4. Security Deposit or Bank Guarantee:
Most landlords require a security deposit or bank guarantee equivalent to two to six months' rent. Corporate tenants are often also asked for directors' guarantees. Understanding the conditions for release of the security is important, as delays often arise due to disputes about make-good works or unpaid outgoings. Tenants should also ensure that the landlord's requirements for maintaining or replacing bank guarantees during the term are reasonable.
5. Make Good Provisions:
Make good clauses require tenants to return the premises to an agreed condition at the end of the lease. This could range from basic cleaning to full reinstatement of the premises to "base building condition" or "basic shell". Make good is one of the most expensive and misunderstood components of commercial or retail leasing. Tenants should consider documenting the condition of the premises at commencement and negotiating specific limits on reinstatement obligations. In some cases, agreeing to a fixed make-good amount or cash settlement can avoid disputes at end of term.
6. Subletting and Assignment:
These terms govern whether a tenant may sublet part of the premises or assign the entire lease to a new tenant. Landlord consent is generally required. In retail leasing, legislation prevents landlords from unreasonably withholding consent. Even if subletting or assigning is not part of the initial business plan, having flexibility can be critical if the business restructures, relocates or is sold. Tenants should also negotiate for a release from liability after assignment, which is a point often overlooked until it becomes a problem.
7. Default and Termination:
This section of the lease outlines circumstances that constitute default and the process for termination. Strict compliance with notice requirements is critical as a failure to remediate within the timeframe stated in the lease or any notice may trigger termination rights or additional penalties. Understanding default provisions early can reduce the risk of unexpected termination or accelerated recovery of rent.
8. Repair and Maintenance Obligations:
The lease will usually specify who is responsible for repairs and maintenance, including structural repairs, air-conditioning, utilities, and compliance with building regulations. These obligations can materially affect the usability and cost of occupying the premises. Tenants also have the legal right to quiet enjoyment of the premises meaning the landlord must not interfere with the tenant's lawful use. Frequent disruptions, unresolved defects or delayed repairs can significantly impact operations and likely lead to dispute.
9. Use of Premises:
This clause defines how the tenant may use the premises. Ensuring that the permitted use captures your current operations and future anticipated use is important. A narrow use clause can limit growth, impact compliance obligations, or even restrict your ability to assign the lease if the incoming tenant's use does not align with the original permitted use.

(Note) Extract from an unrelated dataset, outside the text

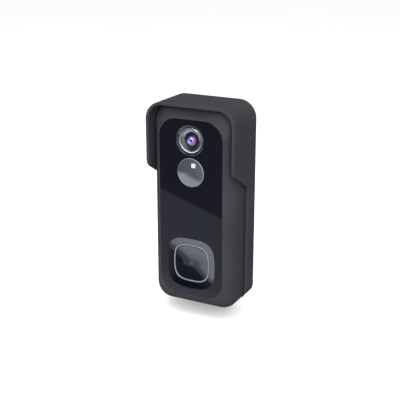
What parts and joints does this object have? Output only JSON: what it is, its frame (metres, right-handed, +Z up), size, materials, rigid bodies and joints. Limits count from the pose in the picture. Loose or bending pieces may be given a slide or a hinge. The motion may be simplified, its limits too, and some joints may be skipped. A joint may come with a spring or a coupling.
{
  "type": "video doorbell",
  "caption": "Wall-mounted battery video doorbell in a stepped rain hood: gloss front with camera, motion sensor lens and dished push button, on a screw-fixed bracket.",
  "frame": {"origin": "middle of the rain cover's back face, which lies flat on the wall", "axes": "+Z up, +Y into the wall, +X to the right as a visitor sees it, so the front faces -Y"},
  "size_m": [0.0672, 0.0352, 0.1466],
  "materials": {
    "cover_plastic": "fine moulded texture, matte",
    "bracket_plastic": "matte",
    "housing_plastic": "fine moulded texture, matte",
    "gloss_panel": "high gloss",
    "gloss_button": "high gloss",
    "ring_black": "satin",
    "ring_chrome": "polished",
    "lens_black": "matte",
    "lens_glass": "coated, polished",
    "pir_plastic": "milky, semi-gloss",
    "shroud_plastic": "matte",
    "light_guide": "translucent white",
    "silicone": "matte",
    "flap_rubber": "matte",
    "tape": "foam",
    "circuit_board": "solder mask",
    "chip_black": "moulded",
    "switch_plastic": "moulded",
    "plunger_plastic": "moulded",
    "lamp_clear": "clear",
    "shield_steel": "tinned",
    "screw_steel": "blackened",
    "nickel": "plated",
    "cell_can": "sleeved",
    "flat_cable": "polyimide",
    "wire_insulation": "smooth",
    "speaker_black": "matte",
    "speaker_paper": "pressed fibre"
  },
  "bodies": {
    "mount_set": {"rain_cover": "cover_plastic", "wall_bracket": "bracket_plastic"},
    "doorbell": {"front_housing": "housing_plastic", "rear_housing": "housing_plastic", "front_panel": "gloss_panel", "button_dish": "gloss_button", "camera_ring": "ring_black", "chrome_ring": "ring_chrome", "lens_cone": "lens_black", "lens_barrel": "lens_black", "lens_holder": "lens_black", "front_lens": "lens_glass", "middle_lens": "lens_glass", "rear_lens": "lens_glass", "ir_filter": "lens_glass", "pir_lens": "pir_plastic", "pir_shroud": "shroud_plastic", "battery_cradle": "shroud_plastic", "camera_spacers": "shroud_plastic", "light_ring": "light_guide", "housing_seal": "silicone", "button_gasket": "silicone", "button_pad": "silicone", "panel_tape": "tape", "main_board": "circuit_board", "camera_board": "circuit_board", "lamp_board": "circuit_board", "button_board": "circuit_board", "lower_board": "circuit_board", "board_chips": "chip_black", "image_sensor": "chip_black", "microphone": "chip_black", "switch_body": "switch_plastic", "tamper_switch": "switch_plastic", "reset_switch": "switch_plastic", "ir_lamps": "lamp_clear", "ring_lamps": "lamp_clear", "wifi_module": "shield_steel", "usb_socket": "shield_steel", "pir_sensor": "shield_steel", "housing_screws": "screw_steel", "board_screws": "screw_steel", "lock_screw": "screw_steel", "battery_strips": "nickel", "antenna": "nickel", "battery_cells": "cell_can", "camera_ribbon": "flat_cable", "button_ribbon": "flat_cable", "lower_ribbon": "flat_cable", "battery_leads": "wire_insulation", "antenna_lead": "wire_insulation", "speaker": "speaker_black", "speaker_mesh": "speaker_black", "speaker_cone": "speaker_paper"},
    "button": {"button_cap": "gloss_button"},
    "switch_plunger": {"switch_plunger": "plunger_plastic"},
    "reset_button": {"reset_button": "plunger_plastic"},
    "usb_flap": {"usb_flap": "flap_rubber"},
    "tamper_plunger": {"tamper_plunger": "plunger_plastic"}
  },
  "joints": [
    {"name": "unit_release", "type": "slide", "parent": "mount_set", "child": "doorbell", "axis": [0, -1, 0], "range_m": [0, 0.045]},
    {"name": "button_press", "type": "slide", "parent": "doorbell", "child": "button", "axis": [0, 1, 0], "range_m": [0, 0.00035], "stiffness_N_per_m": 600, "springref_m": -0.001},
    {"name": "switch_press", "type": "slide", "parent": "doorbell", "child": "switch_plunger", "axis": [0, 1, 0], "range_m": [0, 0.00035]},
    {"name": "reset_press", "type": "slide", "parent": "doorbell", "child": "reset_button", "axis": [0, 0, 1], "range_m": [0, 0.0004], "stiffness_N_per_m": 500, "springref_m": -0.0005},
    {"name": "flap_swing", "type": "hinge", "parent": "doorbell", "child": "usb_flap", "pos_m": [0.0107, -0.0128, -0.0715], "axis": [1, 0, 0], "range_deg": [0, 100]},
    {"name": "tamper_press", "type": "slide", "parent": "doorbell", "child": "tamper_plunger", "axis": [0, -1, 0], "range_m": [0, 0.0008], "stiffness_N_per_m": 300, "springref_m": -0.0005}
  ],
  "couplings": [
    {"joint": "switch_press", "follows": "button_press", "ratio": 1}
  ]
}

10. Insurance Requirements:
Tenants are usually required to hold public liability insurance and sometimes other forms of cover. The lease will specify the required coverage amounts. Tenants should ensure that their insurance dovetails with the landlord's building insurance, reducing the risk of coverage gaps. Insurance requirements also affect cost, and some landlords impose higher limits than necessary for the risk profile of the premises.
11. Dispute Resolution:
Leases often include internal dispute resolution processes, sometimes requiring mediation or arbitration before court involvement. In retail leasing, disputes frequently commence through compulsory mediation at the Small Business Commissioner equivalent in each state. Early and efficient dispute resolution helps contain cost and avoid prolonged operational disruption.
12. Personal Guarantees:
Where the tenant is a company, landlords often require personal guarantees from directors. These guarantees create personal liability if the company defaults. Tenants should consider negotiating caps, release mechanisms (especially upon assignment), or limiting the scope of the guarantee to specific obligations.
Final Considerations:
Whether you are leasing a commercial or retail premises in Australia, these terms generally form the foundation of your financial and legal exposure under the lease. The clauses above may appear standard, but their real-world implications can be significant especially regarding rent reviews, make-good, outgoings and assignment rights. Experienced lease lawyers can help you navigate the negotiation process, identify hidden risks and ensure the lease reflects your commercial objectives. Securing balanced terms from the outset protects your business, reduces future disputes and provides long-term stability for both landlord and tenant.
Footnote
1 In NSW, land tax is recoverable but only limited to the amount that would be payable if the relevant land was the land owned by the landlord (single-holding basis).
The content of this article is intended to provide a general guide to the subject matter. Specialist advice should be sought about your specific circumstances.